Saturday, September 08, 2012

Saturdays News - The Teaching of Talking




The ability to speak and be understood is often taken for granted.  We know that when we open our mouth, the words will surface and be expressed.  Words are essential in human relationships. We learn, interact, love and work through the use of words.

What happens to the life of a child whose speech does not develop properly?  What happens to people who lose the ability to speak because of a stroke or brain injury?

This book is about helping children who have not developed speech or adults who have lost the ability to speak.  It focuses on teaching you, the reader, how to use techniques I have spent 40 years developing to help your loved one cultivate or regain the ability to speak.  For the speech language pathologist who is reading this book, it will help you become more effective in your approach to helping people talk.

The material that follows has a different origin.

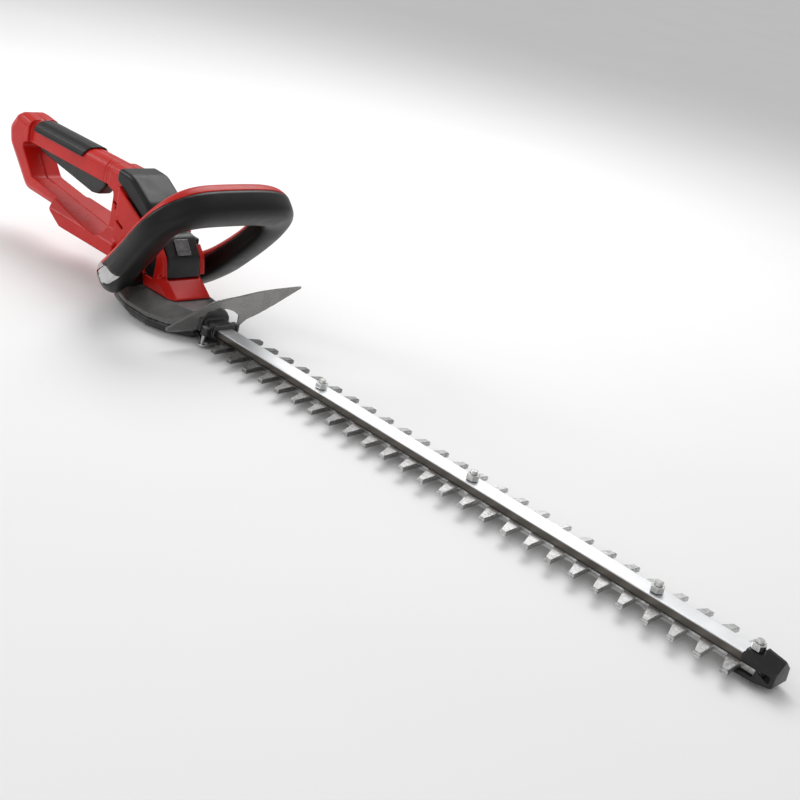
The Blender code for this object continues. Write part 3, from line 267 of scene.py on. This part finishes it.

If I could sum this book up in a few paragraphs, it would be this:
  • You will learn how to help people talk again.  The method will be conversational in nature.  That means you will help the person recover the ability to speak as you TALK with them using words at their level.  
  • You will learn how to step into their world, speak about what really lights them up, and begin showing them how to expand what they are saying from single words, to two-word combinations, then phrases and eventually complete sentences.  What is best about this method is the lack of “homework.”  
  • Your therapy consists of stimulating them to talk all through the day in whatever activities you are doing.  What could be more enjoyable?
This book was written with the family member, caregiver or speech pathologist in mind.  It does not include a lot of theory.  You will be stimulating talking at home, where speech is first learned; and the one who will be modeling correct speech and language will be someone who loves or cares for the person who has difficulty speaking.  Do you see the simplicity in that?